Seahorse grows Chenin Blanc, Syrah, Grenache, Zinfandel and Mourvedre grapes in its 7.5 acres of vineyards, the first of which were planted in 2000.

“The winery is characterized by its mostly unusual grape varieties,” explains winemaker Adar Ben Chelouche. “It’s been an organic winery since the very first day, back when weeds were considered a bad thing.

“The planting is very, very dense here – 2,200 vines per acre, compared to 880 vines per acre elsewhere in the country. This makes for a vine that’s situated in a competitive, crowded environment, which makes it strain itself,” he says.

“A French doctrine argues that a certain level of stress is beneficial for the vine,” adds Dunia. Vines that face harsher conditions grow fewer fruit, but far more concentrated in terms of flavor and color.

The little winery where every bottle is a labor of love
Sea Horse Winery business administrator Yonni Cohen, left, winemaker Adar Ben Chelouche and owner Zeev Dunia enjoying a glass. Photo by Naama Barak

“All of the color and flavor of the grapes is located in the peel, and not in the juicy flesh. When the grapes are very small, around the size of green peas, the ratio between the juice and the peel is in favor of the peel,” Dunia explains.

“When it’s time to harvest, you end up getting a very, very concentrated grape juice. The concentration of flavoring is very high, and you get the ideal raw material.”

Dunia makes an analogy to salad veggies. “If you buy fresh, vital vegetables, you’ll get a wonderful salad. But if the vegetables are so-so, your salad will taste accordingly. It’s the same with wine. There’s no magic here. The magic is in good produce.”

Energy in a bottle

Seahorse wines are sold in wineshops and restaurants across Israel, as well as in some locations in Germany and Switzerland.

The little winery where every bottle is a labor of love
Seahorse’s wines can be found in wine stores and restaurants across Israel. Photo by Naama Barak

Some are named after famous artists – Lennon and Hemingway, for example – but now there’s also a Spinoza wine and the next one, Dunia reveals, might very well be called Labyrinth.

“One of the amazing things about wine is that it’s not just a product that you meet on the shelf. It has a lot to do with people, also in the sense that the wine’s character is influenced by the person who made it. If you’d give the same grapes to 10 different winemakers, you’d get 10 different wines,” says Dunia.

“I think that the common denominator of everyone who works here is dedication to the quality of the work and the end product. Our energy, both physical and mental, goes into each bottle. Whoever ends up buying that bottle inserts our energy into their body,” he says.
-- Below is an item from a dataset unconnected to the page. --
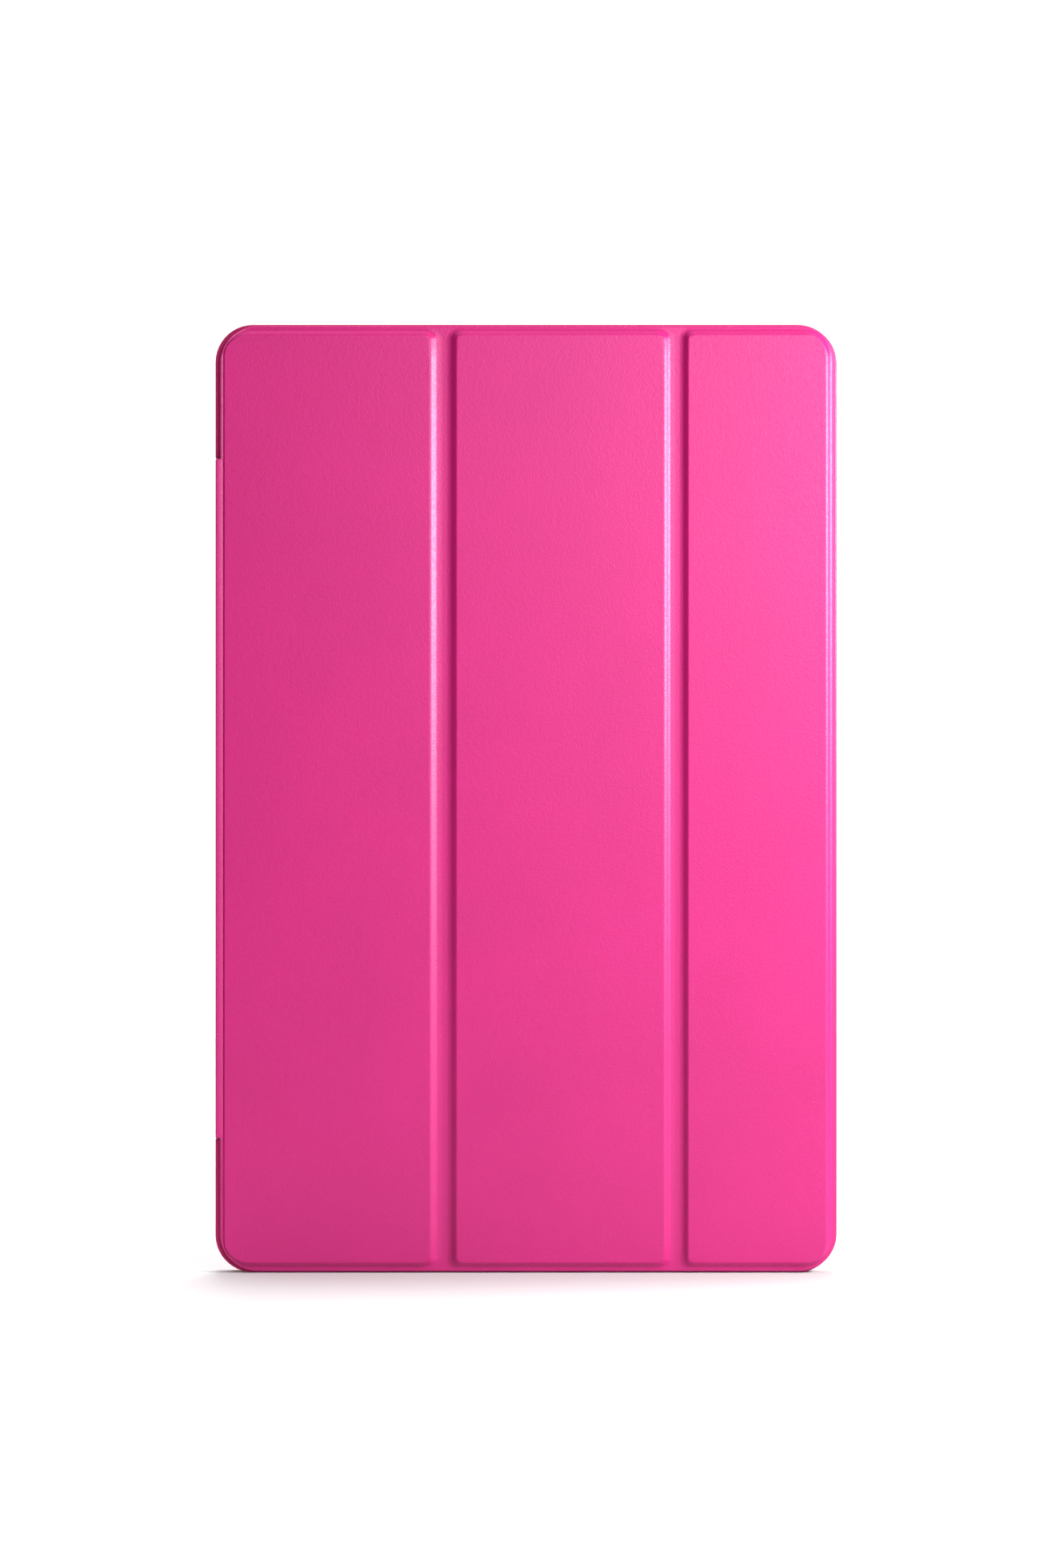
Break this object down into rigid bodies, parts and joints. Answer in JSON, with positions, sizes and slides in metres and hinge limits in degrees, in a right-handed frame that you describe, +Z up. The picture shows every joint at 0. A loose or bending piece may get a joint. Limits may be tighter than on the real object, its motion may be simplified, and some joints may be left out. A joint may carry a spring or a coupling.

“On a philosophical level, it’s an act of love.”

Wine is like music

Dunia is no fan of labels on the back of the bottle describing the wine in a flowery way.

“I don’t get what they’re talking about and whether something is wrong when I can’t feel a whiff of cocoa. To me, it’s like music – a happy wine, a serious wine, a joyous wine. The grapes are like the notes. We get the grapes, these are the notes, and we need to play them and turn them into music.”

A musical metaphor is also the way winemaker Ben Chelouche chooses to describe what he best enjoys about his job.

“We have all kinds of tasks that we do. And when everything works and you get what you were aiming for, there’s a sense of satisfaction,” he says. “There’s a lot that we don’t know and all kinds of wild cards – yeast, bacteria, tannins – and conducting this choir is something truly special.”

Dunia particularly enjoys the feedback from the audience.

“The winery is in existence for 23 years because of a nucleus of good and loyal customers who love our wine,” he notes. “Without them we wouldn’t be here.”

He especially enjoys getting telephone calls, emails or WhatsApp messages from customers, “who on Friday night opened a Seahorse bottle and said it was amazing. To make people happy is not a bad job at all.”